I kept moving through the store. There was a perceptible hum as I realized that other shoppers were also singing the Toto song out loud. It was unconscious singing– no interest at all as to whether anyone else was listening– but ultimately, a funnily unifying moment. Whether they knew it or not, the song now had its own backup choir practice underway.

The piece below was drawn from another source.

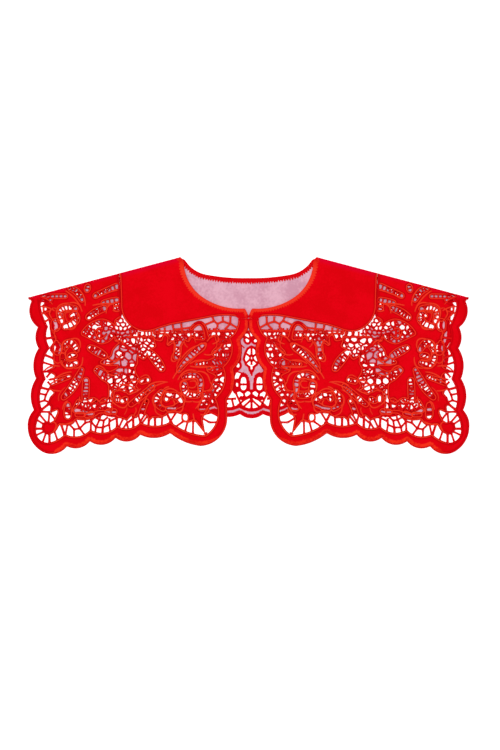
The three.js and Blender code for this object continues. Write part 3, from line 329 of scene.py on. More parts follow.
# Satin lines on the sprays. Columns: start, middle and end, each out and up, the width, and how deep
# its red is
FRONT_VEINS: Table = [
    (190.5, 141, 190, 153, 178.5, 156.7, 1.7), (178.5, 156.7, 170.5, 156, 166, 148, 1.7),
    (184, 139, 187, 147, 178.5, 149.7, 1.6), (178.5, 149.7, 171, 148, 171, 140, 1.6),
    (171, 140, 174.5, 131.5, 183, 131.7, 1.7), (182.2, 141.5, 182.5, 146.5, 177.5, 147.4, 1.3, 0.3),
    (182.2, 141.5, 179.5, 138, 175.5, 139.5, 1.3, 0.3), (196.5, 142, 198.5, 147.5, 194.5, 152, 1.6),
    (194.5, 152, 190, 149.5, 188.5, 144, 1.4, 0.2), (196.5, 142, 192.5, 138.5, 188, 141.5, 1.4, 0.2),
    (207.5, 153.5, 200.5, 152.4, 193.5, 149, 1.6), (207.5, 163, 201.5, 161, 195.5, 155.5, 1.4, 0.3),
    (182.5, 169, 174.5, 162.5, 167, 152.5, 1.7), (169.5, 170.5, 164.2, 163, 163, 154, 1.6),
    (192.5, 121, 193.2, 129, 187.5, 131.4, 1.4, 0.2), (185, 110, 185, 117.5, 177.5, 120.8, 1.7),
    (177.5, 120.8, 169.5, 120.2, 168.2, 112, 1.7), (182.5, 108, 182.8, 113, 176.5, 114, 1.3, 0.2),
    (186.5, 100, 183, 92.5, 174.5, 92, 1.7), (174.5, 92, 167.5, 94, 165.5, 103, 1.6),
    (182.5, 108, 180.5, 100.5, 171.5, 100.7, 1.6), (195.5, 103.5, 192.5, 108.5, 186.5, 107, 1.4, 0.2),
    (195.5, 102, 191.5, 97, 187.5, 98.5, 1.4, 0.2), (204, 89, 197.5, 93.5, 188.5, 93.7, 1.6),
    (192.5, 82, 184.5, 86.5, 176.5, 88, 1.6), (198.5, 75.5, 191.5, 79.5, 182.5, 82.5, 1.6),
    (199.5, 71.5, 193.5, 69.5, 187.5, 69.2, 1.6), (189.5, 59, 188.5, 66.5, 182.5, 73, 1.4, 0.4),
    (176.5, 48.5, 170.5, 55.5, 168.5, 63.5, 1.6), (185.5, 50.5, 183.7, 56.5, 180.2, 59, 1.6),
    (196.5, 38.5, 192, 35.5, 194.5, 29, 1.4), (189.5, 35.5, 182.5, 35.8, 175.5, 38.5, 1.6),
    (162.5, 61, 157, 57.5, 151.5, 61.5, 1.4), (151.5, 61.5, 146.5, 57.5, 141, 61, 1.4),
    (134.5, 70.5, 137, 61.5, 131.5, 54.7, 1.7), (131.5, 54.7, 124, 52.5, 120.2, 58.5, 1.6),
    (131, 68.5, 126.5, 71.5, 121.5, 68.5, 1.4, 0.2), (128.5, 75.5, 119.5, 74.5, 111.5, 69.5, 1.7),
    (119.5, 67.5, 113.5, 67.7, 107.5, 71.5, 1.6), (120, 75, 115, 79.5, 107.5, 77.5, 1.6),
    (155.5, 154.5, 146.5, 156, 135.5, 156.5, 1.6), (142, 146.5, 140.5, 153, 135, 156, 1.6),
    (135.5, 149.5, 131.5, 148.5, 128.3, 149.5, 1.4), (152.5, 162.5, 141.5, 166.5, 131.5, 170.5, 1.6),
    (133.5, 118.7, 128.5, 119.5, 124, 115.5, 1.6), (147.5, 96.5, 137.5, 96, 127.5, 102, 1.6),
    (140.5, 103, 133.5, 99.5, 127.5, 106, 1.4, 0.2), (154, 90.5, 149, 94.2, 142.5, 89.5, 1.6),
    (142.5, 89.5, 135.5, 84.5, 126.5, 88.5, 1.6), (85.5, 122.5, 82, 126.2, 78.3, 123, 1.6),
    (80.7, 115, 77.5, 118.5, 73.3, 119.4, 1.6), (75, 119, 72.9, 112.5, 76, 105, 1.6),
    (76, 105, 76.5, 99.5, 72.5, 99, 1.6), (66, 118.5, 68.5, 111, 67.3, 103, 1.6),
    (64.3, 119, 63, 115, 60.5, 112.7, 1.4, 0.2), (59.5, 118, 58, 123.5, 54.5, 124.5, 1.4),
    (52.9, 126.5, 53.9, 122, 52.5, 117.5, 1.4, 0.3), (66.5, 102, 58.5, 110.5, 48, 115.4, 1.7),
    (48, 115.4, 42.5, 116.4, 44.2, 110.2, 1.7), (75.5, 81.2, 65.5, 94, 44.2, 110, 1.8),
    (71.3, 91, 70.5, 97.5, 66.5, 102, 1.4, 0.3), (58.5, 96.2, 51.5, 99.4, 42.5, 99.8, 1.6),
    (58.5, 94, 47.5, 92.7, 33.5, 94, 1.7), (70.5, 80, 62.5, 89, 51.5, 88.6, 1.7),
    (51.5, 88.6, 42.5, 86.5, 38.7, 78.5, 1.7), (38.7, 78.5, 36, 71.5, 41.7, 69, 1.6),
    (45.2, 75.5, 46.1, 70, 41.7, 69, 1.6), (67.2, 69, 67.7, 77.5, 61, 80, 1.7),
    (61, 80, 52, 81.2, 50.9, 74, 1.7), (50.9, 74, 50.2, 67.5, 55.5, 67.6, 1.6),
    (59.5, 73, 56, 72.2, 52.7, 73.7, 1.4), (52.7, 73.7, 52.9, 78.4, 58.5, 78.6, 1.4),
    (59.5, 73, 60.1, 68.7, 55.5, 67.6, 1.4), (67.2, 69, 65, 60, 56, 58.7, 1.7),
    (56, 58.7, 47.5, 59, 45.2, 66.5, 1.6), (108, 82.2, 102.5, 85, 98.5, 82.4, 1.4, 0.2),
    (109.5, 56, 101.5, 69, 81.5, 78.2, 1.7), (100, 74.4, 91.5, 78, 80.5, 77.8, 1.6),
    (103.5, 56, 101, 64.5, 93, 70.5, 1.6), (84.7, 70.7, 81.7, 72.7, 79.2, 73, 1.7),
    (93, 52, 95.5, 62, 88.5, 68.4, 1.6, 0.3), (85.5, 67.6, 78.5, 71.4, 70.5, 68, 1.7),
    (70.5, 68, 63.7, 62.5, 65.2, 55.5, 1.7), (65.2, 55.5, 67, 49, 73, 48.6, 1.6),
    (86.3, 61, 86.1, 54.2, 78.5, 53.8, 1.6), (78.5, 53.8, 73.9, 55.6, 75.5, 60.2, 1.6),
    (86.3, 61, 85.7, 67.2, 79.7, 68.4, 1.4), (92.5, 56, 92.3, 48, 85, 44, 1.6, 0.2),
    (114.5, 45, 112.2, 49, 112.7, 52.5, 1.4, 0.2), (124, 45.5, 122, 49, 121.2, 52.5, 1.4, 0.4),
    (55.3, 46.5, 54.5, 42, 53.3, 38, 1.6), (62.5, 38.5, 58.5, 38.2, 54.3, 41.5, 1.4),
    (41.5, 118.5, 36, 124, 31.2, 124.2, 1.6), (31.2, 124.2, 30.3, 119, 36.3, 116, 1.6),
    (44.5, 105.8, 37.5, 105.4, 31.5, 109.5, 1.6), (35.5, 107.6, 29.5, 111.6, 26.2, 116.6, 1.6),
    (42, 89.6, 37, 91.4, 32.5, 94, 1.6), (52.9, 51.4, 49.7, 55.5, 48.1, 60, 1.6),
    (47.9, 45.6, 42.2, 46.2, 38.9, 51.2, 1.7),
]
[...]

Fast-forward to this past weekend, and I was in an Italian supermarket, this time walking past packages of underwhelming fette biscottate. It happened again. This time, for me it was not a song I was familiar with– but right away I could tell that it was a selection that captured a large swath of the adult Italian shoppers. As I passed shoppers, a number of them had spontaneously joined in to the sing-talk rasps of the singer, Vasco Rossi:

“Voglio una vita spericolata
Voglio una vita come quelle dei film”

I smiled to myself, returning to join my partner in the hardware section (Lidl is a weird supermarket) . “Everyone is singing along to this song,” I told him. He raised his eyes up, as if to catch the lyrics, then he joined in with the rest of his cohorts: 

“ognuno col suo viaggio, ognuno diverso
e ognuno in fondo perso, dentro i fatti suoi” 

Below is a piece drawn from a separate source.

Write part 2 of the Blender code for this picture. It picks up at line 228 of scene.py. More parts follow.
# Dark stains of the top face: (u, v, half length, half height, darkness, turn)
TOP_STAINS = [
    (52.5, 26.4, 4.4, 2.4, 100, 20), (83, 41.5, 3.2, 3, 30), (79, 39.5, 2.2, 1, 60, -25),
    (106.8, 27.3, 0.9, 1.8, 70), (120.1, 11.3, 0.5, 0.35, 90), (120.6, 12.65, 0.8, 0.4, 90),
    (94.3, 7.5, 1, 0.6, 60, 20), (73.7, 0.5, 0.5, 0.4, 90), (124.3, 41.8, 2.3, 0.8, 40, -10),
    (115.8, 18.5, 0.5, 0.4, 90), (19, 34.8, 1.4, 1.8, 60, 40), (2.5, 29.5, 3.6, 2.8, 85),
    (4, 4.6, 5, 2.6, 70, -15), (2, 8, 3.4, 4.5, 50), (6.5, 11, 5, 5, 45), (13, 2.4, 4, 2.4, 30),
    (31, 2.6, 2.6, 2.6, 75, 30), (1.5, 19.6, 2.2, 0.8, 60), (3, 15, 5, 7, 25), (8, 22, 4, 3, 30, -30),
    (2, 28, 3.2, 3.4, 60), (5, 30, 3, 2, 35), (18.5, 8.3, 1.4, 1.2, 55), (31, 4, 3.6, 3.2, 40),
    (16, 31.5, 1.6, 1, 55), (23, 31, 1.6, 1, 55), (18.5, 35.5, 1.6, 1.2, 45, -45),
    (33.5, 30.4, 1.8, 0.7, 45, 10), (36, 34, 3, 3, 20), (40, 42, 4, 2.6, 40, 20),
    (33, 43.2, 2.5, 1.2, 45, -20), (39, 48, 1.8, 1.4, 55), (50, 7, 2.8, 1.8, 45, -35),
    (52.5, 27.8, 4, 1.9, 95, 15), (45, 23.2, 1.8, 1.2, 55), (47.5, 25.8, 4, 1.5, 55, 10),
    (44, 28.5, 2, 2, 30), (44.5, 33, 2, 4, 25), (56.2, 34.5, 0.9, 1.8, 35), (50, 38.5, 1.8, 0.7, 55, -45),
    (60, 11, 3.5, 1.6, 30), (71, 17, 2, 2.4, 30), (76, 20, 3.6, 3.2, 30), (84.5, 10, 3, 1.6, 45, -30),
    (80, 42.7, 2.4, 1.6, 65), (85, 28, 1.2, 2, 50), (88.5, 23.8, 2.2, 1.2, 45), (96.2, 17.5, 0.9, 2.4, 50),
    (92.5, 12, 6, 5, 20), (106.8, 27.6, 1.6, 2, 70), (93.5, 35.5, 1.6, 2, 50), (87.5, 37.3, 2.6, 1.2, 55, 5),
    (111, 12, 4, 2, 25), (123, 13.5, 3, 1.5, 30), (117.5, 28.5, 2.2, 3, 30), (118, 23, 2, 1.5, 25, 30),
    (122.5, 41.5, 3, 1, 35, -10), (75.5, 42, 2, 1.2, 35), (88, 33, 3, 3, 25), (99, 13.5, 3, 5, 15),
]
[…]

Perhaps it’s a symbol that adult life has too much drudgery built into it, but some of my favorite moments are ones of accidental synergy. And maybe it’s not completely about synergy– but rather it’s the weird collisions of existence where you suddenly realize that we’re all pretty much living the same existence.

And this week, there was the Grammy Awards in the United States– an annual event that recognizes the heavy hitters of music from the previous year. I checked out the performances online on the morning after the show, and immediately came upon the performance of ‘Fast Car’ performed by Tracy Chapman and Luke Combs. Like “Africa”, this is a song that I grew up with. I know it so well that I can sing the entire song in my head. And still, on that morning I must have watched the 5-minute clip at least five times. It made me emotional; it took me somewhere– someplace that moments before, I hadn’t expected to go. But there I was. And as if to capture how we, the audience, were receiving the moment, towards the end of the song, a camera cut to the artist Michael Trotter Jr. in his lime green suit. He was fully involved in the moment, pointing to Tracy Chapman as she sang “I-I”, then pointing to himself for the rest of the lyric:

“And I-I, had a feeling that I belonged  I-I had a feeling I could be someone, be someone, be someone”

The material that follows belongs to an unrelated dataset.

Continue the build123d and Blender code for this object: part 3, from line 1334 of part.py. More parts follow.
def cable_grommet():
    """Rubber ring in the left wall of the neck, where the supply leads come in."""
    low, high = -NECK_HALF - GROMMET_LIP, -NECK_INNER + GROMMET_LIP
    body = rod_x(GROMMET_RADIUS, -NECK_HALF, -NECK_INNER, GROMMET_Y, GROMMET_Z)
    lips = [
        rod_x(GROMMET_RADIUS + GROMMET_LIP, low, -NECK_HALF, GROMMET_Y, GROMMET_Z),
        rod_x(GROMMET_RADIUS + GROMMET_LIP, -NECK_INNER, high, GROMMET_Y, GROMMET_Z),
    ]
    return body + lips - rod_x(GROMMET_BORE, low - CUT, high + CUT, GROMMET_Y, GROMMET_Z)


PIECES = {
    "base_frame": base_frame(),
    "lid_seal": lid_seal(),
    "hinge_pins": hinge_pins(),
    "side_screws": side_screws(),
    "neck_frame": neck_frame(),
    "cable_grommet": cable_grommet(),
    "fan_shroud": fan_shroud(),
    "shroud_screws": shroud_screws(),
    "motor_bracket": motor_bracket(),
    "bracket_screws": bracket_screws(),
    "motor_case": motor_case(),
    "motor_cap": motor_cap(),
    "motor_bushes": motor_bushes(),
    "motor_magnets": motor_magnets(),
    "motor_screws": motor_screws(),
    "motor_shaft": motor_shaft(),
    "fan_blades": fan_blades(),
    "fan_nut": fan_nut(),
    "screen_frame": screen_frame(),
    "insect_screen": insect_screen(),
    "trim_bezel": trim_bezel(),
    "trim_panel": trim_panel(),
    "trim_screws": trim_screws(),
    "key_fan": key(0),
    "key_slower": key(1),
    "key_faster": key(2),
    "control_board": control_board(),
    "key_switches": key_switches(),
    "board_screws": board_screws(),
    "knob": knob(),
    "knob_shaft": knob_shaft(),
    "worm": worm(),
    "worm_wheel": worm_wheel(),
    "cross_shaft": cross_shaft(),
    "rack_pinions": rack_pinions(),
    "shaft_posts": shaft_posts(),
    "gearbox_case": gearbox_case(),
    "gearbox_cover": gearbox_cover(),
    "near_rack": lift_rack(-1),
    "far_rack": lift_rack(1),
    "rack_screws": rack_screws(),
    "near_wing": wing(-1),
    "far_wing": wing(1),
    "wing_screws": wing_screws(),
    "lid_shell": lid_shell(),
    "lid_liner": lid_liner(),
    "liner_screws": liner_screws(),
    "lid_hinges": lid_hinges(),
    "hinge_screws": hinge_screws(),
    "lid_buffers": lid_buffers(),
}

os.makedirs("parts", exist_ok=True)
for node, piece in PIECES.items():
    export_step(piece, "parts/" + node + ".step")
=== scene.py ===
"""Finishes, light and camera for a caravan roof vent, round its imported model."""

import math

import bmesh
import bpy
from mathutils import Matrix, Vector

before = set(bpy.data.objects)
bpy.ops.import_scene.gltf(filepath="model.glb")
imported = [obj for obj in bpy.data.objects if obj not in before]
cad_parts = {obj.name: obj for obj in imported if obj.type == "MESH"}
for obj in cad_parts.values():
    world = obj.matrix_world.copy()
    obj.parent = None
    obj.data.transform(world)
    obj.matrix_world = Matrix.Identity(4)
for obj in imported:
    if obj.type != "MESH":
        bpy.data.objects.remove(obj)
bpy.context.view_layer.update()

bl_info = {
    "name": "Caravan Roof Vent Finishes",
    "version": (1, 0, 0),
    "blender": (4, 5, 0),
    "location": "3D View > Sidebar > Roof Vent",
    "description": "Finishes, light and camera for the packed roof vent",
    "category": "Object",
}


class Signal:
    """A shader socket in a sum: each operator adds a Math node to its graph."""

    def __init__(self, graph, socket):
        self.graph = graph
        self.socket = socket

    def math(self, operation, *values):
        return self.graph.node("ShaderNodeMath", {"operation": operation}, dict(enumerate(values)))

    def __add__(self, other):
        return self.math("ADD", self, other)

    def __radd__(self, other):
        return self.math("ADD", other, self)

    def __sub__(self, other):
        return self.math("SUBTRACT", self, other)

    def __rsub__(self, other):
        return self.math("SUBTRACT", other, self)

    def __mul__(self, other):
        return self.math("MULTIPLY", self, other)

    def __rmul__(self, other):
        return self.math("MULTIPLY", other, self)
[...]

As I continued to listen, I scanned the internet for others who also saw the performance either in real time or afterwards. Some kid posted the scene in her living room during the show, and she suddenly realizes that her mom is crying. The kids asked why she was crying while watching ‘Fast Car’ and the mom just says, “I don’t know why.”  The more I scrolled, the more I saw variations on that theme. In this online space that has evolved beyond CDs bought off television, we weren’t all singing along together, but we were all definitely caught doing the same thing. 

In the hours later on while I was at work, I walked through a hallway that has an elevator with a TV showing the news mounted just above it. There were three Italians workers waiting for the doors to open, but they had their heads raised watching the reporting of the Grammys from the night before. I could hear one of them say, “Tracy Chapman” in his Italian accent. Then the song’s familiar guitar strumming started playing in the news clip. As I walked by, I looked up at the TV, bobbing my head as the guys looked at me. No singing, but it was a split-second shared moment of goodness. 

Music can be many things: restorative, prescriptive, educational, and indeed a whole lot of fun when you strike upon something delightfully unexpected. I kind of wish that I would stumble across these shared moments more often than I do, but perhaps that is what makes them all the more special. These three songs that I’ve talked about don’t have anything to tie them together, apart from the fact that they all happened to pass through my particular existence. I know many more like them exist, because of course, whether folks realize it or not, we all have certain songs that move us. This week, it was nice to be reminded that many of us can all be moved at the same, sharing a moment of unity.